Imagine that there is a serial killer on the loose. Imagine that a violent psychopath is preying on young girls and dumping their bodies by the side of the road. And imagine that a heartless bureaucracy is refusing to put the proper resources into finding the suspect. Now imagine that as hard as you might try, you simply can’t find it in yourself to care. That, in a nutshell, is the experience of watching Midnight in the Switchgrass, and based on the staggering and consistent ineptitude with which the premise is executed. It’s a classic example of the sort of B-movie where an A-list celebrity has moved just far enough past their peak to start taking unnecessary supporting roles that will take center stage on the poster in movies that have little else to recommend them.

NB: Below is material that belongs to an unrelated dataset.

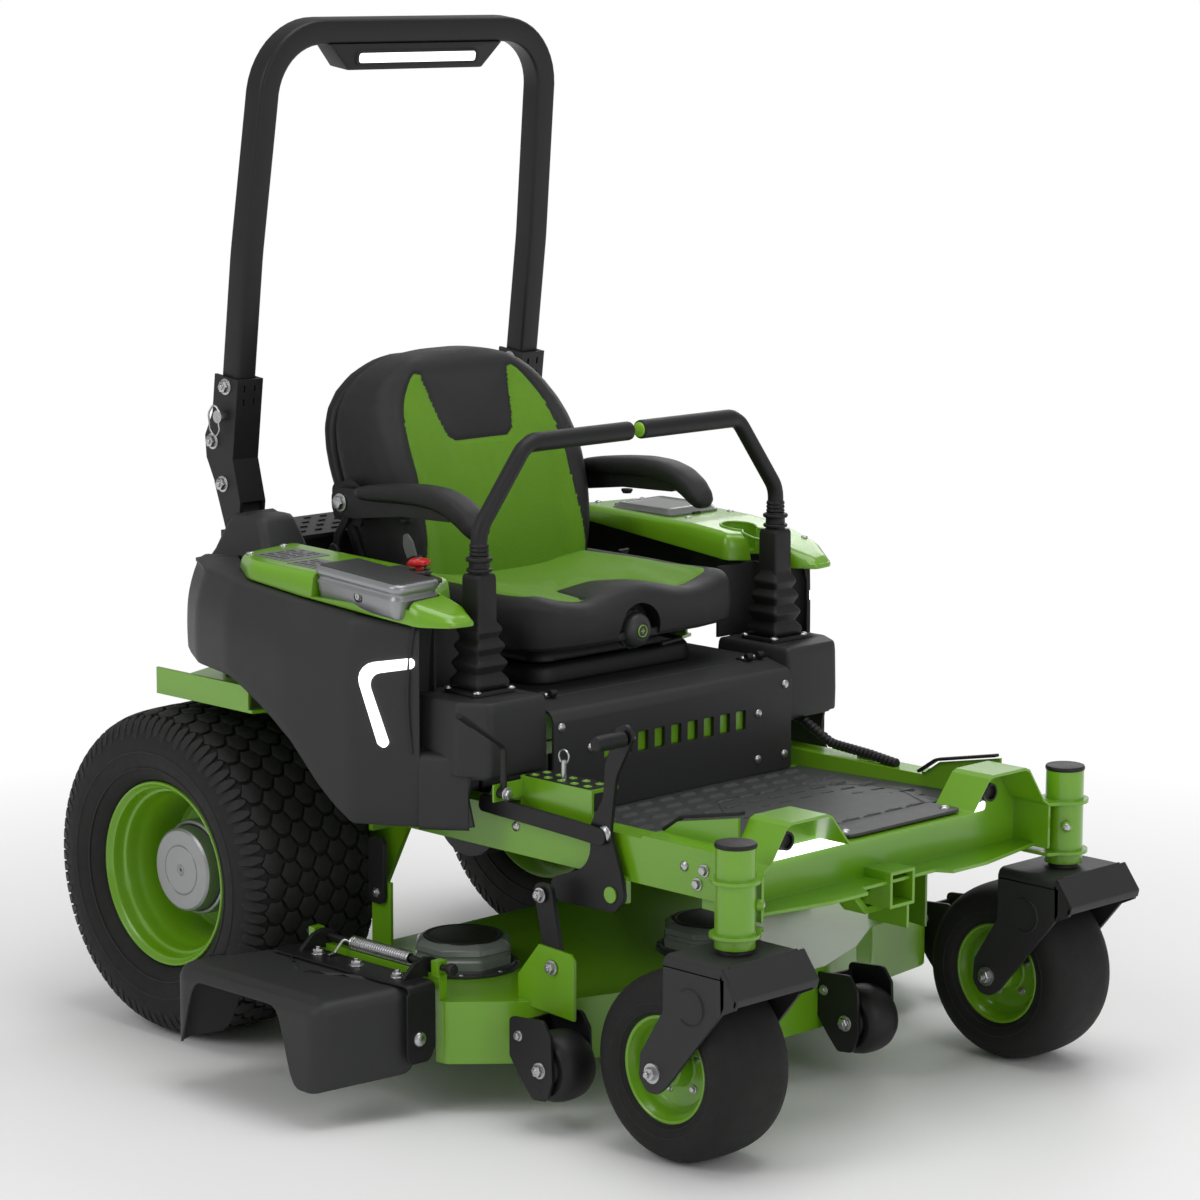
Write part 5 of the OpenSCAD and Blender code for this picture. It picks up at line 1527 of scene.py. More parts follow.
def control_housing():
    outline = resample_loop(rounded([(-541, -352, 20), (-541, -576, 22), (-432, -566, 14),
                                     (-432, -352, 10)], 6), 6)
    normals = outward(outline, np.array([-480.0, -462.0]), smooth=4)

    def stack(rows):
        """rows of (inset, height over the sloping top)."""
        sections = []
        for inset, dz in rows:
            points = outline - normals * inset
            sections.append(lift(points, 902 - (-points[:, 1] - 352) * 0.062 + dz))
        return loft(sections)

    shape = Shape()
    shape.add(stack((
        (16, -62), (11.5, -60), (9, -56), (5.5, -42), (3.0, -30), (2.0, -27.5), (2.8, -25.5),
        (5.8, -22), (6.2, -20), (5.4, -17.5), (1.2, -13.5), (0.2, -11.5), (0, -6), (0.8, -3),
        (3.2, -0.8), (7, 0))))
    # dark top panel, and the panel beside the housing
    shape.add(stack(((7.6, -0.6), (7.6, 0.5), (8.6, 1.3), (12, 1.6))), "dark_grey")
    panel = rounded([(-446, -398, 4), (-446, -522, 4), (-378, -516, 12), (-374, -404, 12)])
    shape.add(drape(panel, -1, 3.2, console_top), "dark_grey")
    # socket-head screw in its well on the outer face
    out = (-1, 0, 0)
    shape.add(lathe([(0, -8), (6.5, -8), (8, -1.2), (9.4, 0.9), (10.2, 0.9), (10.2, -2),
                     (0, -2.0)], (-537, -470, 859), out, 28), "dark_grey")
    shape.add(lathe([(0, 0), (5.2, 0), (5.2, 2), (3, 2), (3, 0.6), (0, 0.6)],
                    (-537.6, -470, 859), out, 16), "bare_metal")
    return shape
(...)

Based loosely on the real-life Texas serial killer, The Truck Stop Killer, Midnight in the Switchgrass transposes the story to Pensacola, Florida. A series of young girls have turned up dead in seemingly identical murders, their bodies bearing similar bite marks and being posed in sexually suggestive positions by the highway. Enter Byron Crawford (Emile Hirsch), a no-nonsense cop who is tough as nails, sharp as a tack, a bit of a loose cannon, and any other number of police cliches you might have kicking around. He was also tasked by God to join the force so he could protect young girls, but seemingly no one else.
While Byron works diligently to convince his superiors that the murders are related and should be investigated as active serial killer situation, an odd couple of FBI agents on a completely unrelated mission stumble into the same case. Karl Helter (Bruce Willis) is the veteran agent whose clothes and stubble scream “I’m too old for this shit,” while Rebecca Lombardi (Megan Fox) is the young up-and-comer whose passion for justice will stop at nothing, particularly not outdated concepts like “legality” or “personal safety.” On a national tour of sting operations targeting people who traffic underage girls, they find themselves on the same crime scene as Byron and decide to join forces. Or at least, Rebecca decides to join forces, while Karl decides to skip town for most of the movie under some vague pretense about divorce proceedings.
The sloppy nature in which the biggest star unceremoniously exits the scene is hardly the biggest problem with the movie. The acting – even from the largely capable main cast – is simply atrocious. From the police chief who lectures Byron on police protocol while seemingly trying to remember a speech from some 80s action movie without being quite sure which one, to the estranged mother of a victim who manages to blow both callous indifference and veiled sentimentality upon learning of her daughter’s death, the movie usually feels like the producers blew their entire casting budget on Willis and Fox, and filled out the call sheet with whoever they could find at the bus stop. To say nothing of the almost complete lack of character development. In the first few minutes of the movie, Byron walks confidently onto a crime scene and starts making Sherlockian pronouncements without bothering to explain how he came to any of his conclusions. He is, quite simply, a better cop than all the other cops, and he doesn’t like to see young girls getting murdered more than other people don’t like seeing young girls getting murdered. Fox’s Lombardi is a similarly shallow guardian angle, whose character can only really be distinguished from Byron by a tendency to occasionally dress up as a prostitute instead of talking about God, and her lack of a red herring pedophile mustache. And the actual killer, played by Lukas Haas, never gets the sort of deep psychological examination to make us even think about his motives. He’s simply an enigma who murders girls despite having a daughter, and a creep who likes to sit back in a comfy chair and smell their clothes.
Verdict: 2 out of 5 Stars
If you love a good serial killer thriller, definitely skip Midnight in the Switchgrass. If, on the other hand, you enjoy a serial killer thriller, but aren’t particularly picky about quality, the back half of the movie does manage to pull together a few legitimately suspenseful sequences. However, the long road to get there is such a painfully unrewarding slog that the final payoff will hardly seem worth the time.